Hace pocos días leí la Didajé, un breve escrito de la Iglesia primitiva atribuido a los mismos Apóstoles y donde traza una serie de líneas que son muy indicativas del pensamiento de los primeros cristianos en los albores de la fe. Entre diversas cuestiones que menciona, y que podríamos decir son unos esbozos de lo que debían considerar fundamental, se hace una defensa nítida y férrea de la vida desde su concepción en el seno materno. La Iglesia, desde el inicio de su existencia, siempre ha defendido la vida, especialmente la del no nacido pero ya concebido, y ha asociado íntimamente la fe con la transmisión de esta vida.

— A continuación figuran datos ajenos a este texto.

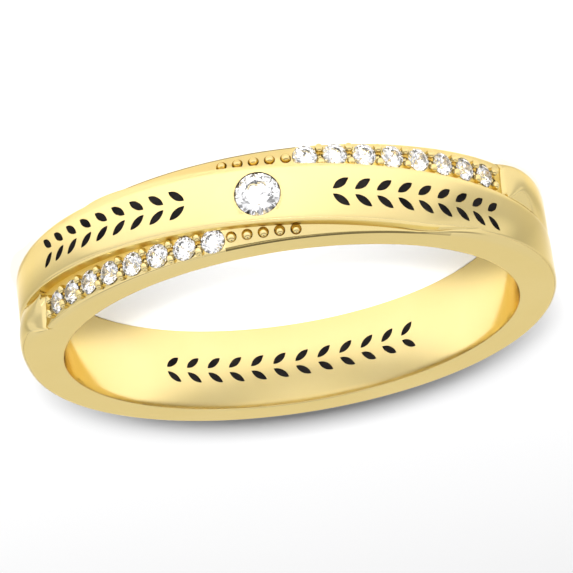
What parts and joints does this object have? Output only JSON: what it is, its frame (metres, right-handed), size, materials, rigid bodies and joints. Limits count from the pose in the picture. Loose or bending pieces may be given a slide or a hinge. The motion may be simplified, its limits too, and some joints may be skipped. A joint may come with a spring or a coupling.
{
  "type": "crossover ring",
  "caption": "Slim crossover finger ring with a small centre stone on a diagonal plate between two stone-set strands, and inlaid enamel leaf sprigs.",
  "frame": {"origin": "centre of the finger hole, half way along the band's width", "axes": "+Z along the finger, with the ring lying on its -Z side face; the centre stone faces -Y"},
  "size_m": [0.0202, 0.0206, 0.0034],
  "materials": {
    "gold": "polished pale yellow gold",
    "stone": "clear, cut and polished",
    "enamel": "black enamel"
  },
  "bodies": {
    "root": {"band": "gold", "centre_stone": "stone", "upper_stone_1": "stone", "upper_stone_2": "stone", "upper_stone_3": "stone", "upper_stone_4": "stone", "upper_stone_5": "stone", "upper_stone_6": "stone", "upper_stone_7": "stone", "upper_stone_8": "stone", "lower_stone_1": "stone", "lower_stone_2": "stone", "lower_stone_3": "stone", "lower_stone_4": "stone", "lower_stone_5": "stone", "lower_stone_6": "stone", "lower_stone_7": "stone", "lower_stone_8": "stone", "leaves_left": "enamel", "leaves_right": "enamel", "leaves_inside": "enamel"}
  },
  "joints": []
}
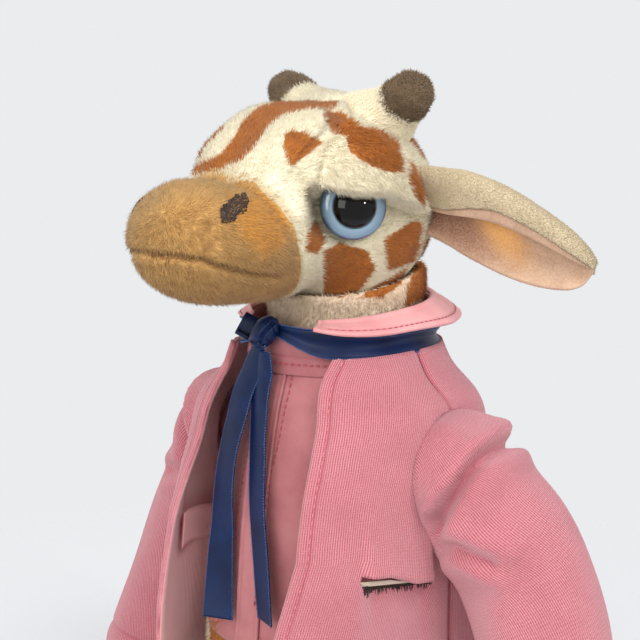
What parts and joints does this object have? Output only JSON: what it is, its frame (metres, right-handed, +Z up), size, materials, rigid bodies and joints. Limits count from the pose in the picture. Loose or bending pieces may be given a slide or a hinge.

En el célebre pasaje de la visitación de la Virgen a su prima Isabel ya se pone de manifiesto que la acción de Dios y la vida humana se da ya, y se reconoce, en el vientre de la madre, por ello la Iglesia nunca ha tenido duda en rechazar el aborto que atenta contra el mismo plan y voluntad de Dios.
Pero también la fe cristiana, que bebe en todos sus ámbitos de la fe del pueblo hebreo, el olivo verdadero como nos recuerda San Pablo sobre el que hemos sido injertados (Rom. 11,22-24), tiene en su esencia lo que es la apertura a la vida dentro del ámbito conyugal. Me impactó mucho una vez que escuché una Parashá (enseñanza rabínica sobre la Torá) que hacía referencia al momento en el que los hebreos estaban esclavos en Egipto como se narra en el Éxodo. En aquella penosa y cruel situación de sometimiento, Egipto, aterrado por la alta natalidad hebrea y el miedo a que el número creciera y los superara, decidió cometer la atrocidad de matar a los varones recién nacidos ( Éxodo 1, 8-16. 22). La Parashá contaba que en aquella desoladora circunstancia las mujeres de Egipto, antes que ver cómo mataban sus hijos nada más nacer, decidieron evitar quedarse embarazadas, algo que podríamos considerar más que razonable y lógico. Sin embargo esta decisión fue amonestada y denunciada posteriormente en las enseñanzas rabínicas ¿porqué? Sencillamente porque al no concebir más hijos se atentaba contra la voluntad divina y lo más importante, se les privaba a estos hijos de la existencia eterna en la presencia de Dios. Era preferible que fueran concebidos, aunque murieran nada más nacer, porque así gozarían en la vida eterna, a que ni tan siquiera fueran concebidos porque se les privaría de esta existencia.
Esta enseñanza nos habla muy profundamente al corazón, a lo más íntimo de nuestro ser, y nos está diciendo el porqué de estar abiertos a la vida. La sociedad de hoy está en las antípodas de esta cuestión, donde los hijos no son más que un medio para realizarme, para sentirme pleno, feliz, acompañado… en definitiva, están en función mía. Sin embargo, desde la óptica de la fe, los hijos están en función de Dios y del cielo. Es por ello que el mundo actual se ha cerrado a la vida. Lo vemos en una Europa cada vez más envejecida y anti-natalista. La crisis de la ‘familia’, decía el Papa Benedicto XVI, está ligada íntimamente a una crisis de fe. No se tienen hijos no porque la gente sea mala o poco niñera, sino porque hemos perdido de vista a Dios y al cielo. Y si decido tenerlos será en la perspectiva antes comentada: tendré los que me apetezca tener o considere que son los necesarios para mi realización personal. Es verdad que la economía y ciertos aspectos sociales, laborales, etc. hoy no permiten grandes apuestas, pero tampoco nos podemos engañar: si nos ceñimos a las estadísticas podremos ver que no son los que más recursos económicos tienen los que tienen mayor número de hijos traen al mundo. Frente a las dificultades, tentaciones, miedos… es preciso creer en la misma Palabra de Cristo: ‘No podéis servir a Dios y al dinero (…) Buscad el Reino de Dios y su justicia, y todo lo demás se os dará por añadidura’ (Mt. 6, 24-34).
La Iglesia, a través de San Pablo VI, dio una palabra muy clara y fuerte con la Humanae Vitae, de la que se han cumplido ya 50 años. Esta encíclica, muy criticada dentro y fuera, se ha convertido en profética. El invierno demográfico que políticos y sociólogos ya están analizando será sin duda alguna devastador, por mucho que se quieran maquillar sus efectos y consecuencias. La Iglesia debe aparecer, porque lo es como nos recuerda el mismo Cristo en el Evangelio, una luz en medio de la oscuridad y debe anunciar sin miedo el valor de la apertura a la vida dentro de la familia, porque los hijos son siempre el futuro de la humanidad y la prueba de que Dios sigue actuando y manifestándose en medio de ella.